И вот мы подходим к понятию приличия. Прилично ли прийти в Мариинку или в Большой в форме фитнес-клуба? Или в больничную палату без белого халата и бахил? Нет? А почему? Правила? И мы их соблюдаем. Но этим правилам не так много времени, и никто не устраивает скандалов и не зарекается тысячу лет не переступать порога ни театра, ни больницы.
Церковной традиции — тысячи лет. И сейчас уже все хорошо знают, какие часы у патриарха, а идя в храм, не вспоминают, что нужно просто захватить платок (сейчас эти платки и юбки развешаны при входе в каждый храм) и прикрыть летом свои соблазнительные перси. В чём боль-то ваша? Скажите мне на милость?

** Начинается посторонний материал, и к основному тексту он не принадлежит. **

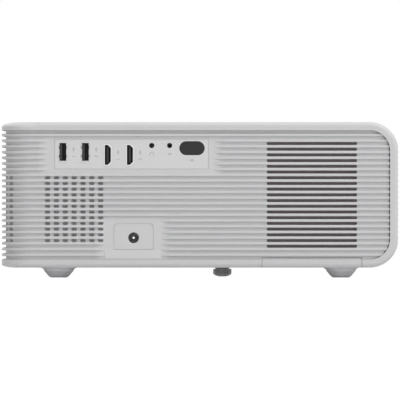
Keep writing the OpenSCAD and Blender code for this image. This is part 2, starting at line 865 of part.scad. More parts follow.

И ещё, для реабилитации злых церковных старух скажу вот что (их не так и много, кстати): ни один человек в зрелом возрасте не прибился и не остался в храме от великого богатства или счастья. На 99 % это люди, пришедшие с таким горем и болью, что вам даже лучше и не знать. В Барнауле, при храме, «на подсвечниках» стоит женщина. На её глазах сумасшедший топором зарубил дочь, зятя и двоих внуков. Она чудом осталась жива, и только работа в храме спасает её от кошмара бытия. И она, конечно же, теологически не подкована так, как нам хотелось бы. Но она как может служит в доме Божием и хочет, чтобы к Тому, кто её утешил и помог дальше жить, приходили с уважением и соблюдая немудрёные правила. Только и всего.